(3D code data)
------

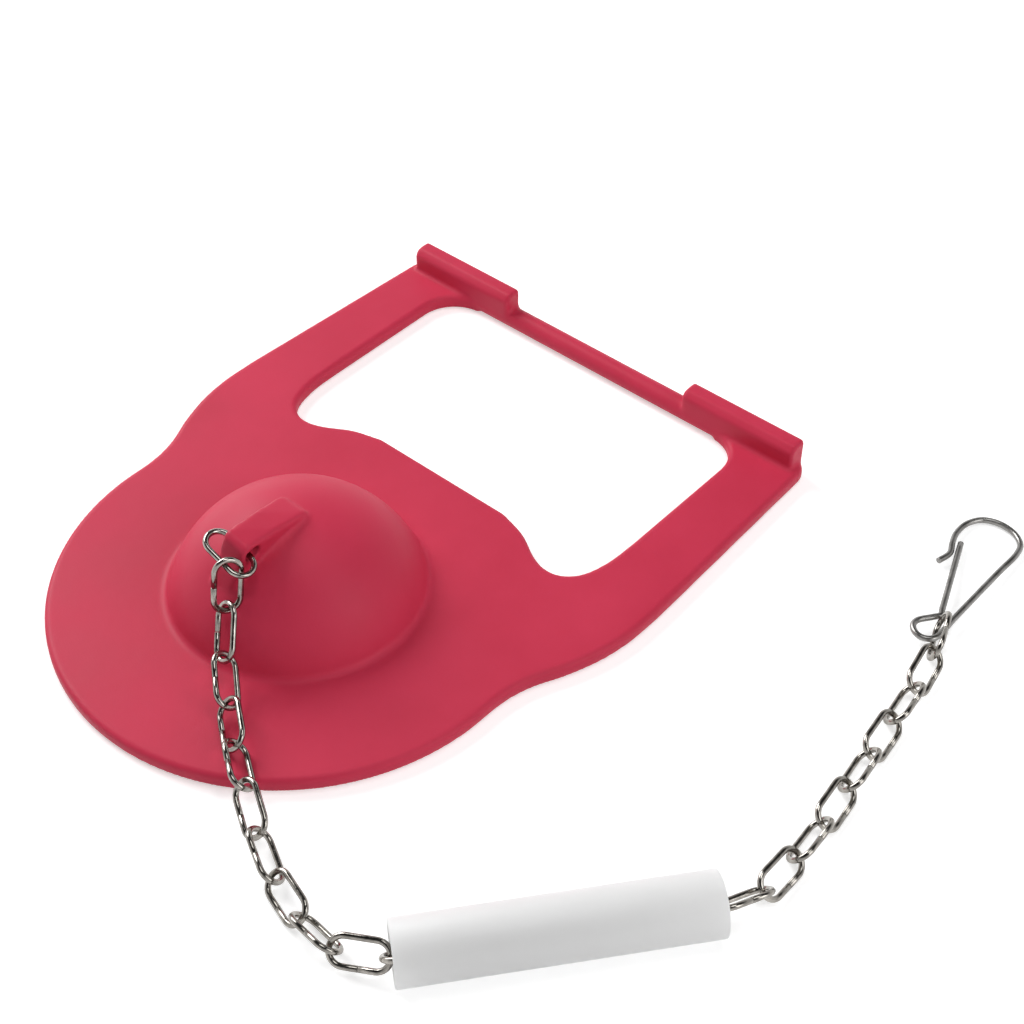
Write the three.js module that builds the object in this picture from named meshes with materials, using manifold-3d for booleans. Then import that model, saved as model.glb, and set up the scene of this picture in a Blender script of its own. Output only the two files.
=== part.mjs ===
// Toilet flapper: a red rubber flapper with a domed centre, a wire-link chain from its tab,
// a plastic float tube that the chain runs through, and a bent-wire clip on the chain's end.
// Millimetres, +Z up. Everything lies on the plane z = 0, as it comes to rest on a table, and
// the arms run towards +Y. The pieces are placed from the centre of the sealing disc. At the end
// the whole part is moved so that its origin is the middle of the base of its box.

import * as THREE from "three";
import { mergeVertices } from "three/addons/utils/BufferGeometryUtils.js";
import Module from "manifold-3d";

const wasm = await Module();
wasm.setup();

// Clearance kept between pieces that touch on the real object.
const CLEAR = 0.3;

// Flapper plate: the sealing disc and the two arms.
const DISC_RADIUS = 51;
const PLATE = 3.5;
const EDGE_ROUND = 1;
const DISC_REAR = 43;
const ARM_OUTER = 60;
const ARM_INNER = 44;
const ARM_REAR_OUTER = 58;
const ARM_CORNER = 4;
const WINDOW_CORNER = 9;

// Cross bar between the arms' ends, and the upright rib over each of its ends.
const BAR_Y = 96.1;
const BAR_DIAMETER = 5;
const RIB_OUTER = 56;
const RIB_INNER = 26;
const RIB_TOP = 9.2;
const RIB_THICKNESS = 4.8;
const RIB_CHAMFER = 1.4;

// Dome: a hollow cap on the disc, with a small fillet round its foot.
const DOME_RADIUS = 26.6;
const DOME_RISE = 20;
const DOME_WALL = 2.6;
const DOME_FILLET = 1.2;

// Chain tab: a fin on the dome, with a hole across its nose for the first link. The chain's
// pull has turned the nose over a little, by TAB_TWIST degrees.
const TAB_REAR_WIDTH = 7.4;
const TAB_FRONT_WIDTH = 6;
const TAB_TOP = 28;
const TAB_DROP = 3.2;
const TAB_REAR = 1.8;
const TAB_FRONT = 15.6;
const TAB_LEAN = 0.28;
const TAB_TWIST = 12;
const TAB_ROUND = 0.6;
const HOLE_RADIUS = 1.8;
const HOLE_WALL = 1.2;
const HOLE_DROP = 3.2;

// Chain link: round wire bent into a long oval, its two ends butted in the middle of one leg.
const LINK_WIRE = 1.2;
const LINK_INNER_LENGTH = 10;
const LINK_INNER_WIDTH = 4.1;
const LINK_SEAM = 0.1;
const LINK_PLAY = 0.42;
const LINK_ROLL = 45;
const FIRST_LINK_TILT = 20;
const FIRST_LINK_RISE = 4;
const SECOND_LINK_SLIDE = 2.33;
const SECOND_LINK_PLAY = 0.51;
const LAST_LINK_ROLL = 70;
const LAST_LINK_HEADING = 111;

// Float tube.
const TUBE_LENGTH = 57;
const TUBE_OUTER = 12;
const TUBE_WALL = 1.5;
const TUBE_CHAMFER = 0.3;
const TUBE_SLOPE = 51.3;

// Clip: one wire, bent into an eye, a back leg, a round head with a hook, and a spring gate.
const CLIP_WIRE = 1.3;
const CLIP_LENGTH = 41;
const CLIP_HEADING = 98;
const CLIP_SLACK = 2.8;
const CLIP_ASIDE = 2.76;
const CLIP_AHEAD = 1.27;
const CLIP_EYE_HEIGHT = 2.3;

// Numbers of facets.
const WIRE_SIDES = 8;
const LATHE_SIDES = 48;
const BOW_STEPS = 6;
const CLIP_STEPS = 76;

const STEEL = { color: 0xd4d2cc, roughness: 0.22, metalness: 1 };
const DULL_STEEL = { color: 0x8f8d89, roughness: 0.38, metalness: 1 };
const RUBBER = { color: 0xc13e54, roughness: 0.6, metalness: 0 };
const WHITE_PLASTIC = { color: 0xe8e8e6, roughness: 0.45, metalness: 0 };

const UP = new THREE.Vector3(0, 0, 1);
const BAR_RADIUS = BAR_DIAMETER / 2;
const PLATE_REAR = BAR_Y + RIB_THICKNESS / 2;
const WINDOW_REAR = BAR_Y - RIB_THICKNESS / 2;

// Solids

function solidOf(geometry) {
  const plain = geometry.index ? geometry.toNonIndexed() : geometry.clone();
  plain.deleteAttribute("normal");
  plain.deleteAttribute("uv");
  const merged = mergeVertices(plain, 1e-4);
  return new wasm.Manifold(
    new wasm.Mesh({
      numProp: 3,
      vertProperties: merged.attributes.position.array,
      triVerts: new Uint32Array(merged.index.array),
    }),
  );
}

function geometryOf(solid) {
  const mesh = solid.getMesh();
  const geometry = new THREE.BufferGeometry();
  geometry.setAttribute("position", new THREE.BufferAttribute(mesh.vertProperties, 3));
  geometry.setIndex(new THREE.BufferAttribute(mesh.triVerts, 1));
  geometry.computeVertexNormals();
  return geometry;
}

function named(name, geometry, finish) {
  const mesh = new THREE.Mesh(geometry, new THREE.MeshStandardMaterial(finish));
  mesh.name = name;
  return mesh;
}

function circleSection(radius) {
  const section = new THREE.Shape();
  section.absarc(0, 0, radius, 0, 2 * Math.PI);
  return section;
}

function wireAlong(path, diameter, steps) {
  return new THREE.ExtrudeGeometry(circleSection(diameter / 2), {
    steps,
    curveSegments: WIRE_SIDES / 2,
    extrudePath: path,
  });
}

// A lathe about +Z of a closed profile of [radius, height] points.
function turned(profile) {
  const points = profile.map(([r, z]) => new THREE.Vector2(r, z));
  const geometry = new THREE.LatheGeometry(points, LATHE_SIDES);
  return geometry.rotateX(Math.PI / 2);
}

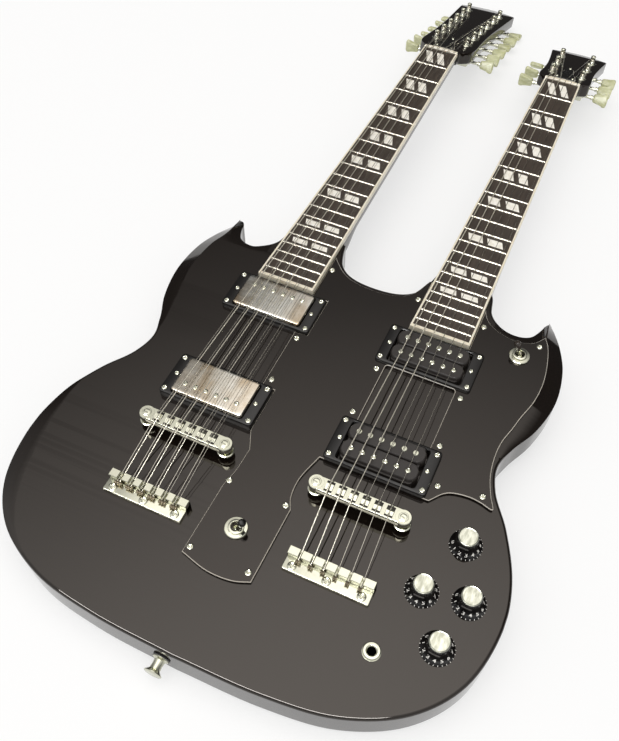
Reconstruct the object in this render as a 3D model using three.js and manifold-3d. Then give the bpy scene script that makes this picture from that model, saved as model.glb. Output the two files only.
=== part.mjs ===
// Double-neck electric guitar: a twelve-string neck and a six-string neck on one double-cutaway body.
// Millimetres. The pieces are placed in the body's own frame (x across, y towards the headstocks,
// z up from the flat back), and the whole guitar is then leaned so that it lies on the butt of
// the body and on the tuner housings of the longer headstock.
import * as THREE from 'three';
import { mergeVertices } from 'three/addons/utils/BufferGeometryUtils.js';
import Module from 'manifold-3d';

const wasm = await Module();
wasm.setup();

// Fits: the gap between pieces that touch, and how far a cutter runs past what it cuts
const gap = 0.3;
const overrun = 2;

// Body
const bodyLength = 419.5;
const bodyHalfWidth = 209.3;
const bodyThickness = 34;
const topRound = 2.4;
const backRound = 2.2;
const hornBevelDrop = 9.5;
const armBevelWidth = 17;
const armBevelDrop = 6;
const shoulderHalfWidth = 27.5;
const bevelReach = 9;

// Necks: both have the same scale and the same angle to the body
const neckSpacing = 155.5;
const pairOffset = -2;
const fretCount = 20;
const neckAngle = THREE.MathUtils.degToRad(1.43);
const shoulderRise = 0.6577;
const boardLength = 442.2;
const boardBeyondFrets = 11.562;
const boardThickness = 6;
const boardNutWidth = 43;
const boardEndWidth = 57.3;
const fretHeight = 1;
const fretWidth = 2.3;
const fretInset = 1.7;
const neckDepthAtNut = 20;
const neckDepthAtTwelfth = 23.5;
const neckEdge = 2.5;
const heelLength = 74.4;
const tenonWidth = 40;
const tenonDepth = 21;
const nutLength = 5;
const nutLift = 2.3;

// Headstocks
const headPitch = THREE.MathUtils.degToRad(15);
const headThickness = 15;
const headStep = 2;
const headVolute = 19;
const head12 = { length: 246, halfWidth: 40.3, posts: 6, first: 42.6, pitch: 33.73, postX: 20.5, spread: 2.5 };
const head6 = { length: 131, halfWidth: 36.5, posts: 3, first: 27, pitch: 36.5, postX: 18.5, spread: 1.3 };
const rodCoverLength = 48;
const rodCoverHalfWidth = 13;
const rodCoverThickness = 1.8;

// Tuners
const postRadius = 3.1;
const postHeight = 10.5;
const postBoreRadius = 4.6;
const postWaist = 0.7;
const stringAtPost = 5.2;
const housingLength = 19;
const housingWidth = 15;
const housingHeight = 9.5;
const stripWidth = 11;
const stripThickness = 1.2;
const wormOffset = 6.5;
const wormDepth = 5.2;
const shaftRadius = 2;
const shaftBeyondEdge = 2.5;
const shaftInHousing = 2.2;
const buttonLength = 17.5;
const buttonInnerWidth = 10.5;
const buttonOuterWidth = 17.5;
const buttonThickness = 6.6;
const buttonEdge = 1.2;
// How far each button was left turned, in degrees, from the nut outwards; the last lie flat over the floor
const buttonTurns = [72, 60, 24, 6, 26, 4];

// Pickguard
const guardThickness = 2.4;
const guardClear = 0.4;
const guardRim = 1.83;
const guardTongue = 12.39;

// Pickups and their rings
const neckPickupFromBoard = 23.738;
const bridgePickupFromBridge = 50.354;
const ringWidth = 89.3;
const ringLength = 44.5;
const ringCorner = 3;
const ringTopNeck = 5.6;
const ringTopBridge = 7.6;
const coverWidth = 68.6;
const coverLength = 37.8;
const coverCorner = 3;
const coverTopNeck = 8.4;
const coverTopBridge = 11;
const coilWidth = 67.5;
const coilLength = 17;
const coilRowGap = 17.4;
const poleTopNeck = 10.8;
const poleTopBridge = 13.8;
const poleRise = 1.1;
const poleRadius = 2.4;
const poleSpacing = 9.94;
const pickupDepth = 9;
const basePlateThickness = 2;
const cavityClear = 1.2;
const cavityDepth = 19;

// Bridges: where they stand, as a share of the body's length, then their own sizes
const bridgeShare = 0.387237;
const bridgeLength = 86;
const bridgeWidth = 12.5;
const bridgeTop = 16.2;
const bridgeBarHeight = 6.2;
const bridgePostSpacing = 73.5;
const bridgePostRadius = 2.6;
const bridgePostTop = 18.4;
const bridgePostSunk = 16;
const thumbwheelRadius = 7.2;
const thumbwheelBottom = 4;
const thumbwheelThickness = 2.6;
const saddleWidth = 6.6;
const saddleLength = 7;
const saddleRise = 1.4;

// Tailpieces
const tailWidth = 71;
const tailFlangeLength = 10.5;
const tailFlangeHeight = 3;
const tailLipLength = 7;
const tailLipHeight = 9;
const tailFromBridge = 53.646;
const tailShift12 = -1.3;
const tailShift6 = 2.2;
const tailSlotWidth = 2.4;
const tailSlotDepth = 4.5;

// Strings
const stringAtSaddle = 18.6;
const stringRise = 8.1;
const stringSpreadNut = 35.6;
const stringSpreadBridge = 51;
const pairSpreadNut = 1.9;
const pairSpreadBridge = 2.5;
const thickString = 0.58;
const thinString = 0.34;

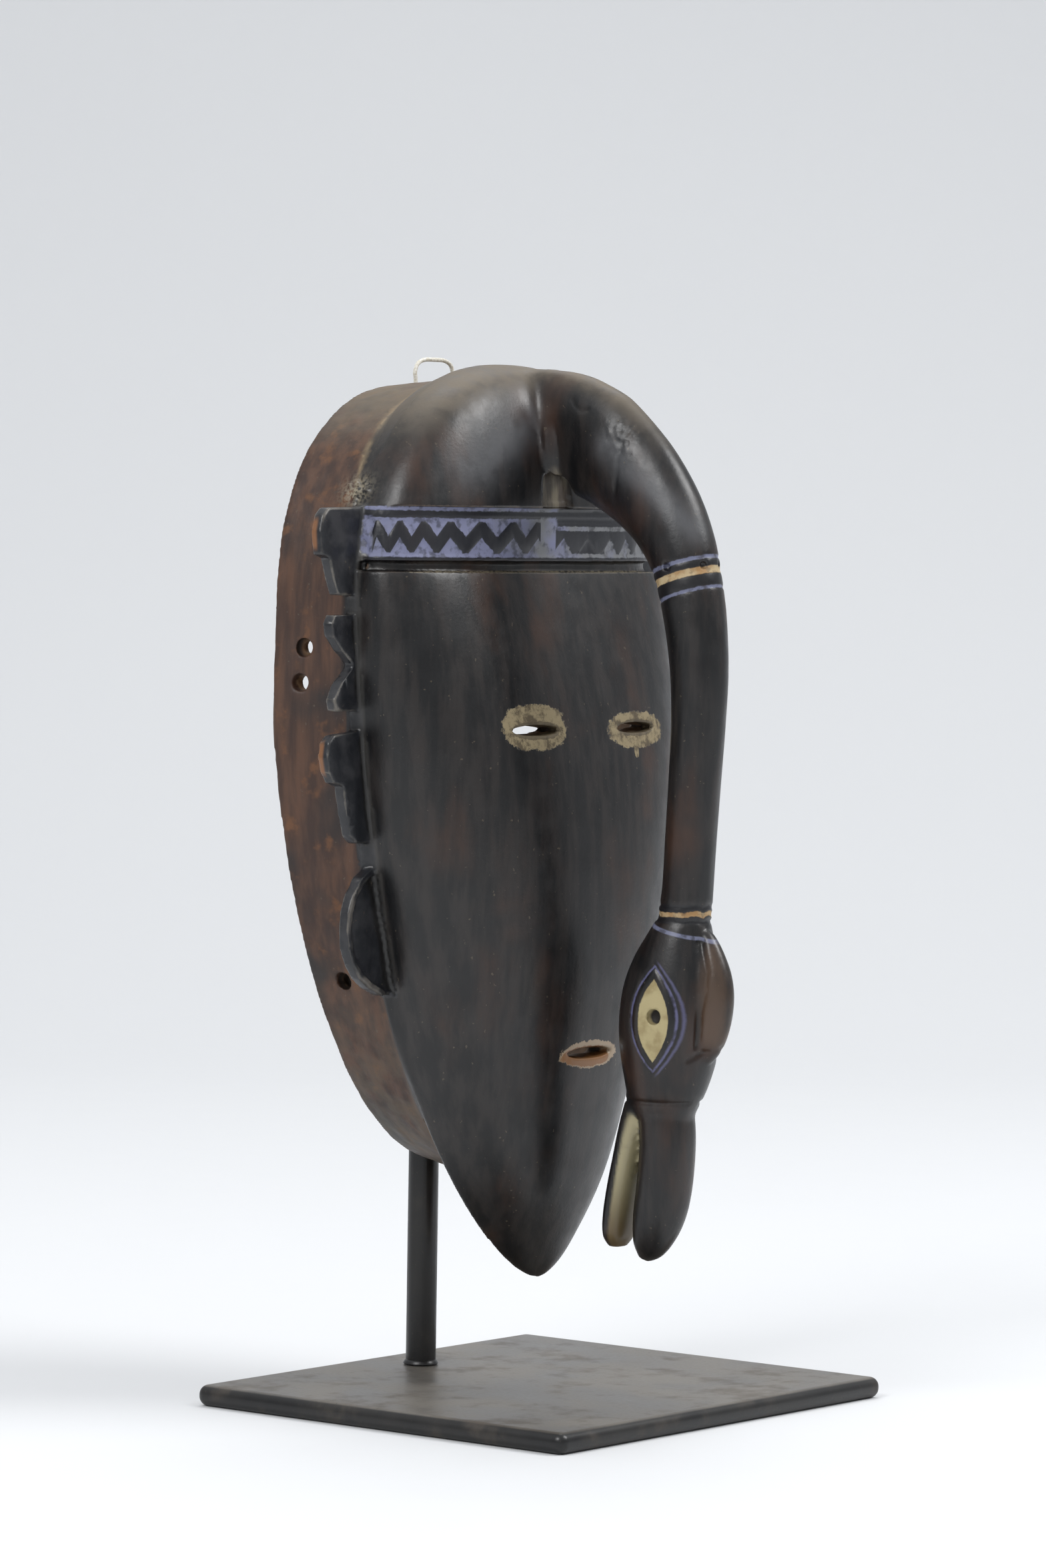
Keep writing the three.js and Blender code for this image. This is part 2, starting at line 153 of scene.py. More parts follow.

------

- [Your instructions]: Reproduce exactly, and only, the lines from the one that contains "Reconstruct the object" down to the one that contains "const rodCoverThickness = 1.8;", both ends included.

- [Written reply]:
Reconstruct the object in this render as a 3D model using three.js and manifold-3d. Then give the bpy scene script that makes this picture from that model, saved as model.glb. Output the two files only.
=== part.mjs ===
// Double-neck electric guitar: a twelve-string neck and a six-string neck on one double-cutaway body.
// Millimetres. The pieces are placed in the body's own frame (x across, y towards the headstocks,
// z up from the flat back), and the whole guitar is then leaned so that it lies on the butt of
// the body and on the tuner housings of the longer headstock.
import * as THREE from 'three';
import { mergeVertices } from 'three/addons/utils/BufferGeometryUtils.js';
import Module from 'manifold-3d';

const wasm = await Module();
wasm.setup();

// Fits: the gap between pieces that touch, and how far a cutter runs past what it cuts
const gap = 0.3;
const overrun = 2;

// Body
const bodyLength = 419.5;
const bodyHalfWidth = 209.3;
const bodyThickness = 34;
const topRound = 2.4;
const backRound = 2.2;
const hornBevelDrop = 9.5;
const armBevelWidth = 17;
const armBevelDrop = 6;
const shoulderHalfWidth = 27.5;
const bevelReach = 9;

// Necks: both have the same scale and the same angle to the body
const neckSpacing = 155.5;
const pairOffset = -2;
const fretCount = 20;
const neckAngle = THREE.MathUtils.degToRad(1.43);
const shoulderRise = 0.6577;
const boardLength = 442.2;
const boardBeyondFrets = 11.562;
const boardThickness = 6;
const boardNutWidth = 43;
const boardEndWidth = 57.3;
const fretHeight = 1;
const fretWidth = 2.3;
const fretInset = 1.7;
const neckDepthAtNut = 20;
const neckDepthAtTwelfth = 23.5;
const neckEdge = 2.5;
const heelLength = 74.4;
const tenonWidth = 40;
const tenonDepth = 21;
const nutLength = 5;
const nutLift = 2.3;

// Headstocks
const headPitch = THREE.MathUtils.degToRad(15);
const headThickness = 15;
const headStep = 2;
const headVolute = 19;
const head12 = { length: 246, halfWidth: 40.3, posts: 6, first: 42.6, pitch: 33.73, postX: 20.5, spread: 2.5 };
const head6 = { length: 131, halfWidth: 36.5, posts: 3, first: 27, pitch: 36.5, postX: 18.5, spread: 1.3 };
const rodCoverLength = 48;
const rodCoverHalfWidth = 13;
const rodCoverThickness = 1.8;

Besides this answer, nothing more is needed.